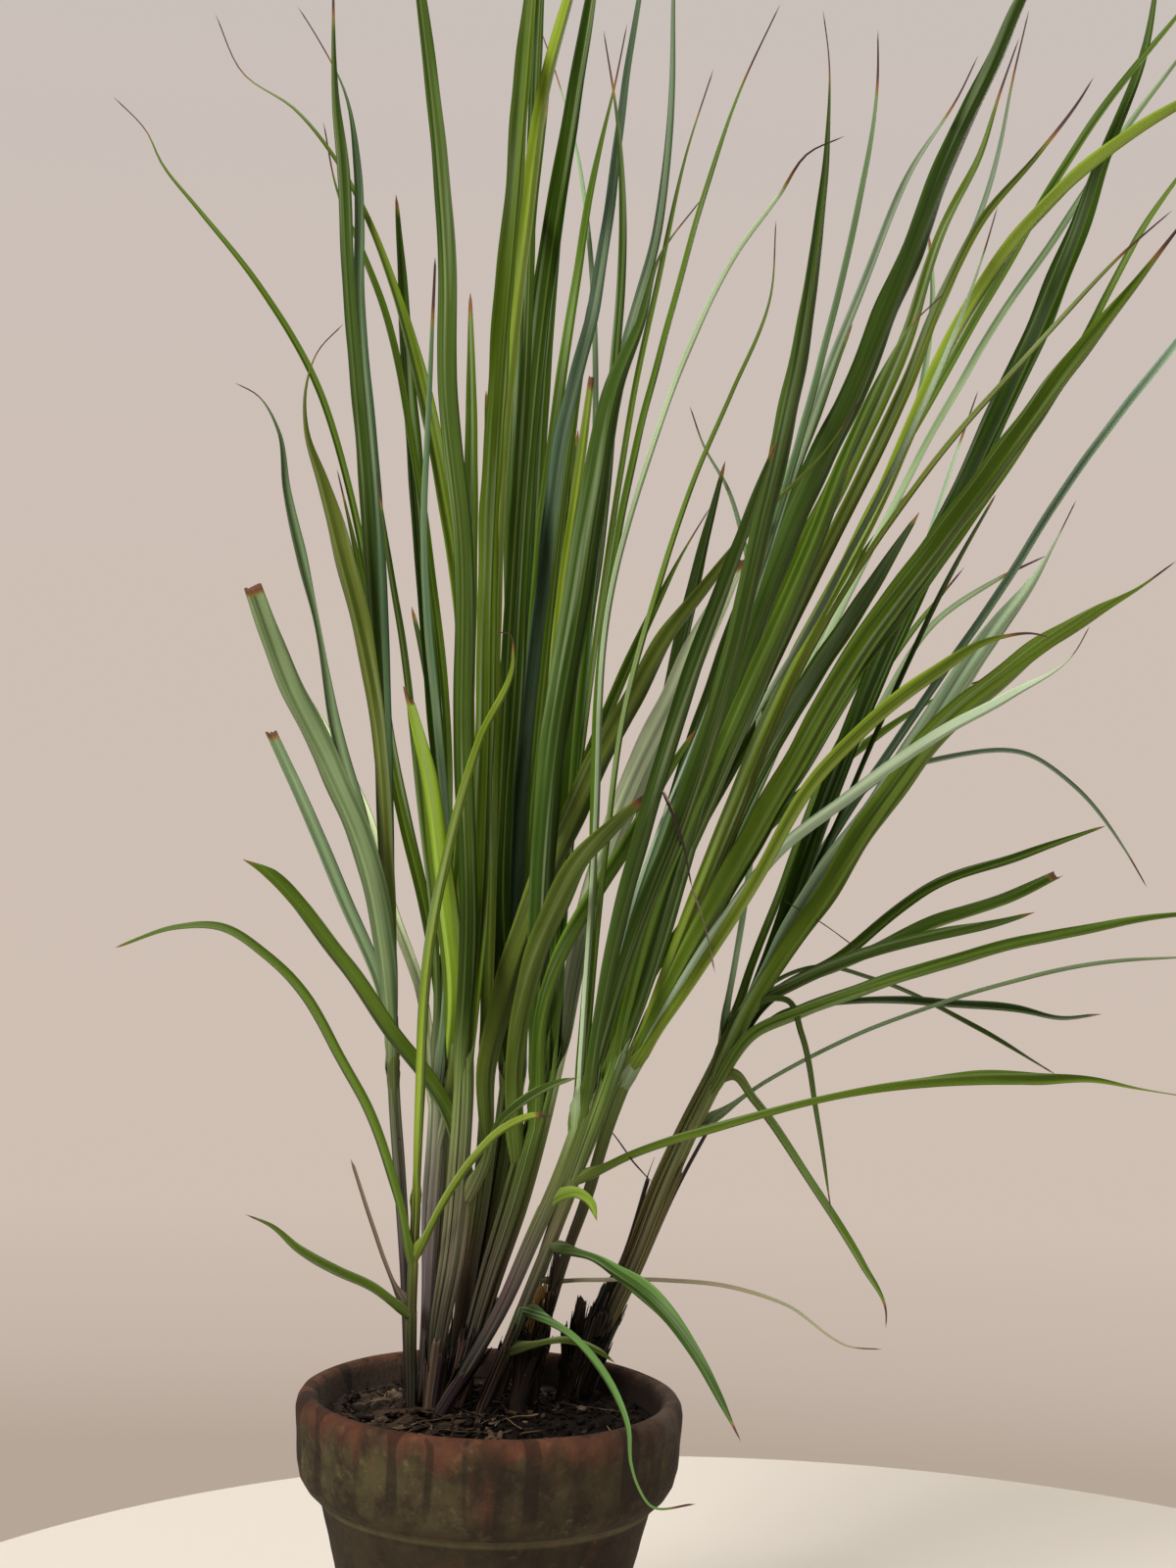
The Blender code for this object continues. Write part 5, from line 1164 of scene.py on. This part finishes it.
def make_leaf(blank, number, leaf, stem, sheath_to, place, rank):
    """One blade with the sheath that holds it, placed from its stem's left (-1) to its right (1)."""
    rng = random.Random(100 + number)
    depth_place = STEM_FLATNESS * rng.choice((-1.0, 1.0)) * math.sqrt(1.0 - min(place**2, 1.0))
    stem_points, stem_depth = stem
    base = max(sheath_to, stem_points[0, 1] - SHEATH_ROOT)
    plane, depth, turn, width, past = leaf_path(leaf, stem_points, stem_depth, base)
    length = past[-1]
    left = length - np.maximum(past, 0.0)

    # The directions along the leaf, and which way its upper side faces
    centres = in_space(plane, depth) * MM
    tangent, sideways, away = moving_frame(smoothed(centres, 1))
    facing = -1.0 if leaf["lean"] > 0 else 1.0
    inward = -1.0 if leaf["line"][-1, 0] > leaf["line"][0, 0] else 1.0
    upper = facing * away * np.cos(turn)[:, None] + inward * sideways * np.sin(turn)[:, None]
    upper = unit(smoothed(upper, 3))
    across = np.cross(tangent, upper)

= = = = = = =

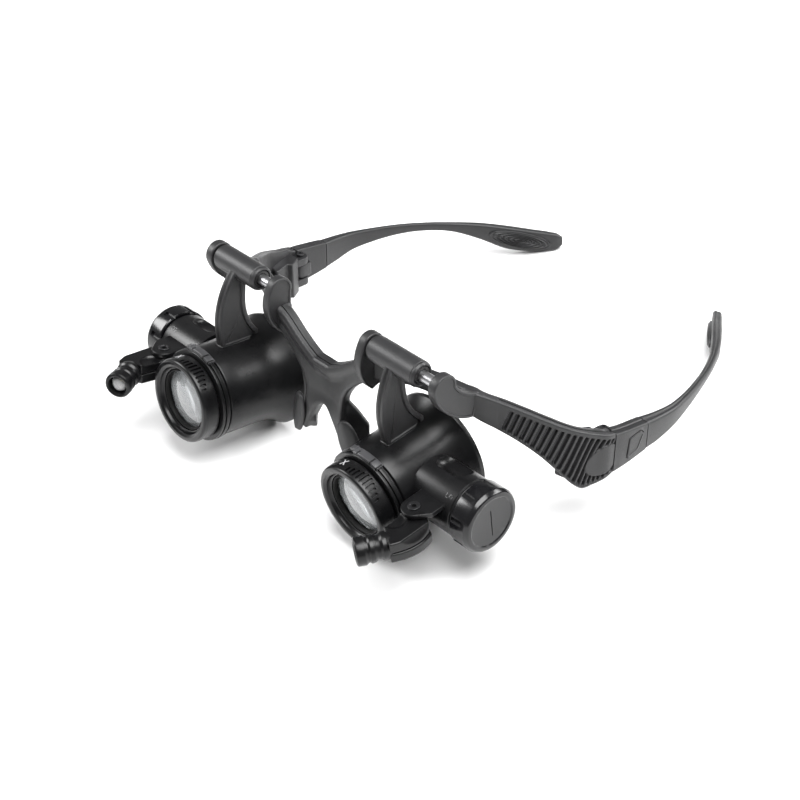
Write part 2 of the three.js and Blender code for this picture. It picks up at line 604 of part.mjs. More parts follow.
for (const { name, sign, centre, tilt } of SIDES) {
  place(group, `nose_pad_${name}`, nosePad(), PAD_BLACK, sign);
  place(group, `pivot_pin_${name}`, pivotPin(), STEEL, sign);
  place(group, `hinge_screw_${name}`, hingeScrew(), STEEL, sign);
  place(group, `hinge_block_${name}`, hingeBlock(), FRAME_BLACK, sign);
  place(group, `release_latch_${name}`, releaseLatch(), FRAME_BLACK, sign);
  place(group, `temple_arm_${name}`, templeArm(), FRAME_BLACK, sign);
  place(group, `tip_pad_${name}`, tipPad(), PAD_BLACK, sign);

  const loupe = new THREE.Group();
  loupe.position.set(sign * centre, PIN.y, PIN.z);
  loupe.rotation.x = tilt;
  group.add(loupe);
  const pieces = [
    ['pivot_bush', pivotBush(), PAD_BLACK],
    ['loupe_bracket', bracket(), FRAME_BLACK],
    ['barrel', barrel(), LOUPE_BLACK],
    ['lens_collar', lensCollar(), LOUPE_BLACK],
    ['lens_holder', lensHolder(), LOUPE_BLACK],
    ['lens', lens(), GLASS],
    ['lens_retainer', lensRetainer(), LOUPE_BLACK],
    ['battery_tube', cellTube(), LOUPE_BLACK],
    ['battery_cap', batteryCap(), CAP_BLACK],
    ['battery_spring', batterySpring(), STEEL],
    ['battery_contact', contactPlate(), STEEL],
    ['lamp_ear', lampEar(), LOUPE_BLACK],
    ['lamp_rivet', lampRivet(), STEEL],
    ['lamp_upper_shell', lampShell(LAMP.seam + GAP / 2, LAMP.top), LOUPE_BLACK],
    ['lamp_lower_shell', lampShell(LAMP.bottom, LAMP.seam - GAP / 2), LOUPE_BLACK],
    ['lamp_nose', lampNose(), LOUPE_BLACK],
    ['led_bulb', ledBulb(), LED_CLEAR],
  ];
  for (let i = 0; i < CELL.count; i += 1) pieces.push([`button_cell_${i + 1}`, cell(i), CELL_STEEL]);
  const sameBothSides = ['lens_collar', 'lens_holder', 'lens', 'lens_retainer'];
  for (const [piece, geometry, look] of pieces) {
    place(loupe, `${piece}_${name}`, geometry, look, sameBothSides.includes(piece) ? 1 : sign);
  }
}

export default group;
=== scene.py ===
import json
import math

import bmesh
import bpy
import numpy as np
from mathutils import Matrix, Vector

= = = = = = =

=== Exercise goal ===
Write out again only the lines from the line containing "const loupe = new THREE.Group();" through the line containing "from mathutils import Matrix, Vector", both included, exactly as they are.

=== Output ===
  const loupe = new THREE.Group();
  loupe.position.set(sign * centre, PIN.y, PIN.z);
  loupe.rotation.x = tilt;
  group.add(loupe);
  const pieces = [
    ['pivot_bush', pivotBush(), PAD_BLACK],
    ['loupe_bracket', bracket(), FRAME_BLACK],
    ['barrel', barrel(), LOUPE_BLACK],
    ['lens_collar', lensCollar(), LOUPE_BLACK],
    ['lens_holder', lensHolder(), LOUPE_BLACK],
    ['lens', lens(), GLASS],
    ['lens_retainer', lensRetainer(), LOUPE_BLACK],
    ['battery_tube', cellTube(), LOUPE_BLACK],
    ['battery_cap', batteryCap(), CAP_BLACK],
    ['battery_spring', batterySpring(), STEEL],
    ['battery_contact', contactPlate(), STEEL],
    ['lamp_ear', lampEar(), LOUPE_BLACK],
    ['lamp_rivet', lampRivet(), STEEL],
    ['lamp_upper_shell', lampShell(LAMP.seam + GAP / 2, LAMP.top), LOUPE_BLACK],
    ['lamp_lower_shell', lampShell(LAMP.bottom, LAMP.seam - GAP / 2), LOUPE_BLACK],
    ['lamp_nose', lampNose(), LOUPE_BLACK],
    ['led_bulb', ledBulb(), LED_CLEAR],
  ];
  for (let i = 0; i < CELL.count; i += 1) pieces.push([`button_cell_${i + 1}`, cell(i), CELL_STEEL]);
  const sameBothSides = ['lens_collar', 'lens_holder', 'lens', 'lens_retainer'];
  for (const [piece, geometry, look] of pieces) {
    place(loupe, `${piece}_${name}`, geometry, look, sameBothSides.includes(piece) ? 1 : sign);
  }
}

export default group;
=== scene.py ===
import json
import math

import bmesh
import bpy
import numpy as np
from mathutils import Matrix, Vector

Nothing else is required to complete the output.